The review of the Humanities Center suspiciously coincides with the introduction of the brand-new Humanities Institute, made possible by a generous $10 million gift. The Institute will not offer classes, as the department would. It would simply host interdisciplinary events for Hopkins faculty and students.
The Editorial Board unequivocally does not support the disbanding of the Humanities Center and questions why the Humanities Institute could be considered to take its place, as it would do nothing that the Humanities Center doesn’t already do. In fact, it does less. We wonder why the money given to establish the Institute was not instead donated to the Humanities Center to help provide more resources and programs for its students, some of whose projects are groundbreaking.
One of Daniels’s goals in his Ten by Twenty plan is to create more opportunities for cross-disciplinary projects and collaboration between departments. The Editorial Board strongly endorses the Humanities Center as the gold standard for this goal because it is one of the few interdisciplinary departments at Hopkins.

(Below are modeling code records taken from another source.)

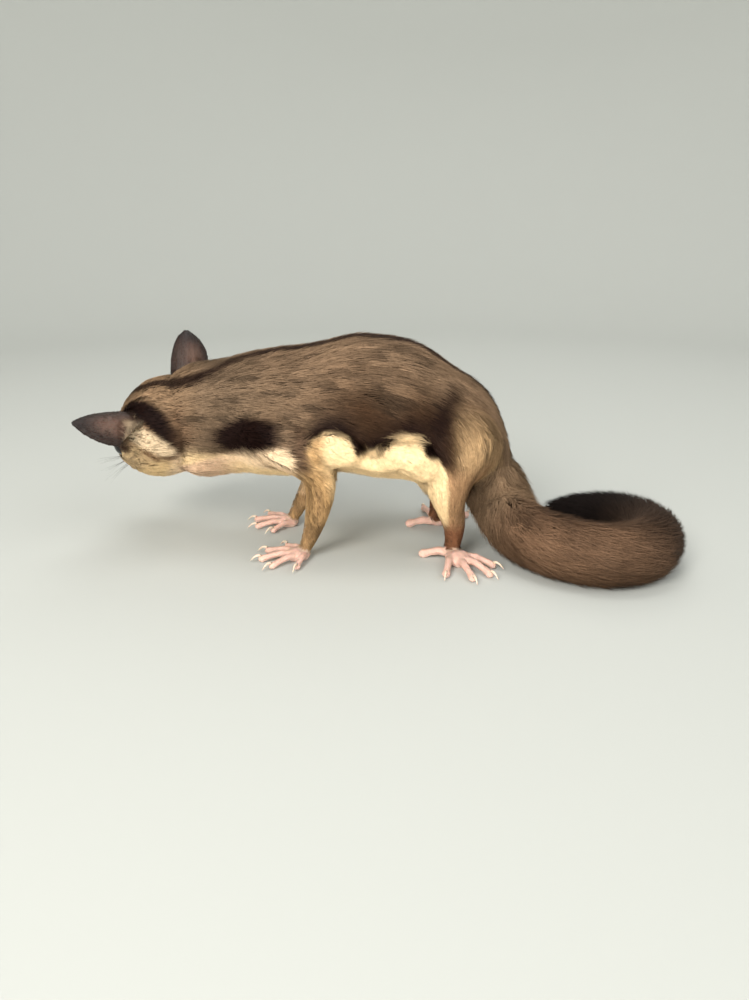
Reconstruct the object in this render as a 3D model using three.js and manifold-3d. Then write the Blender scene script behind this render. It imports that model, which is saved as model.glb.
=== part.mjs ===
// Sugar glider, life size, standing with its back arched, its head bent down to its right
// and its tail laid on the floor. Millimetres, +Z up, the head towards -X, the left side at -Y.
// The outline of each part is that of the coat, out to the tips of the fur.
import * as THREE from "three";
import { mergeVertices } from "three/addons/utils/BufferGeometryUtils.js";
import Module from "manifold-3d";

const wasm = await Module();
wasm.setup();

const gap = 0.3; // the thin cut between neighbouring parts

// Centre line of the body from the neck to the tip of the tail, with half the width and half
// the depth of the coat across it. The rows are counted from 0.
const spine = [
  { x: -40, y: 4.2, z: 35.2, wide: 10.8, deep: 13.2 },
  { x: -33, y: 1.6, z: 37.4, wide: 12.6, deep: 16.6 },
  { x: -25, y: 0.3, z: 39.9, wide: 13.8, deep: 17.2 },
  { x: -15, y: 0, z: 41.2, wide: 15.6, deep: 18 },
  { x: -5, y: 0, z: 41.7, wide: 17, deep: 18.9 },
  { x: 6, y: 0, z: 43, wide: 18.2, deep: 19.7 },
  { x: 18, y: 0, z: 44.2, wide: 19, deep: 20.5 },
  { x: 30, y: 0, z: 41.8, wide: 19.3, deep: 21 },
  { x: 40, y: 0, z: 38, wide: 18.2, deep: 18.9 },
  { x: 47.6, y: 0, z: 33.6, wide: 15.6, deep: 15.8 },
  { x: 52.6, y: -0.1, z: 28, wide: 12.2, deep: 12.4 },
  { x: 57.2, y: -0.6, z: 21.8, wide: 10.2, deep: 10.5 },
  { x: 60.8, y: -2, z: 15.4, wide: 9.2, deep: 9.5 },
  { x: 63.8, y: -8, z: 10, wide: 8.8, deep: 8.9 },
  { x: 68.6, y: -17, z: 8.6, wide: 8.7, deep: 8.7 },
  { x: 76, y: -25.4, z: 8.5, wide: 8.7, deep: 8.6 },
  { x: 86, y: -30, z: 8.4, wide: 8.6, deep: 8.5 },
  { x: 96.6, y: -27.4, z: 8.3, wide: 8.5, deep: 8.4 },
  { x: 103, y: -18.4, z: 8.1, wide: 8.4, deep: 8.2 },
  { x: 103.6, y: -7, z: 7.7, wide: 8.1, deep: 7.8 },
  { x: 98.4, y: 3.4, z: 6.9, wide: 7.2, deep: 7 },
  { x: 89.4, y: 10.8, z: 5.2, wide: 5.4, deep: 5.3 },
  { x: 80, y: 16.4, z: 2.6, wide: 1.8, deep: 1.8 },
];

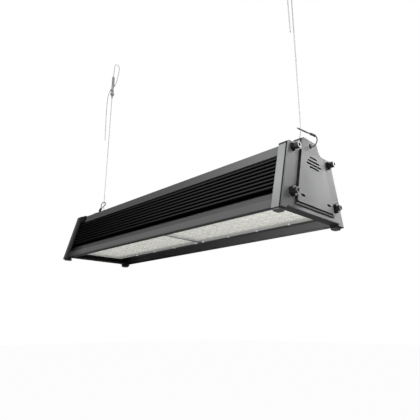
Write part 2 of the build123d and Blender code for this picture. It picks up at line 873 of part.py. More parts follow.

We do not understand why the University would consider eliminating a department that puts it one step closer to accomplishing its President’s stated goals.
The Humanities Center is a necessary part of the Hopkins community. If it were to be eliminated following the Spring 2017 semester, all current graduate students would be grandfathered into other departments and would still graduate with the degree they intended to receive. However, a degree from a defunct institution is worth less, especially from a humanistic standpoint, than from a vibrant one.
Similarly, current Humanities Center professors would be funneled into other departments where they would “best fit.” It is unclear whether the departments would hire other professors to replace them, and as a result, there could be fewer tenure-track humanities faculty lines at Hopkins.
Many undergraduates rely on the Humanities Center to provide them with more resources and a home in a big research university like Hopkins, where about two thirds of majors are in STEM fields. Abolishing the Center would set a dangerous precedent and directly contradicts the University’s admirable goal of showing support for the humanities.
Graduate students, professors, undergraduates associated with the department — and even Dean Wendland herself — seem to all suffer from a lack of clarity concerning the process. The University should be more transparent, especially when it makes such critical decisons.
And on top of all this confusion, it is unclear when the final report will be released and when the final decision will be made. The Editorial Board suggests that the University release more information about the process as a whole, including a potential timeline.
Eliminating the Humanities Center would be a mistake. The Center directly benefits the humanities at the University and represents a refuge for students in an environment of a STEM-dominated school.
The Editorial Board stands in solidarity with the faculty and students of the Humanities Center.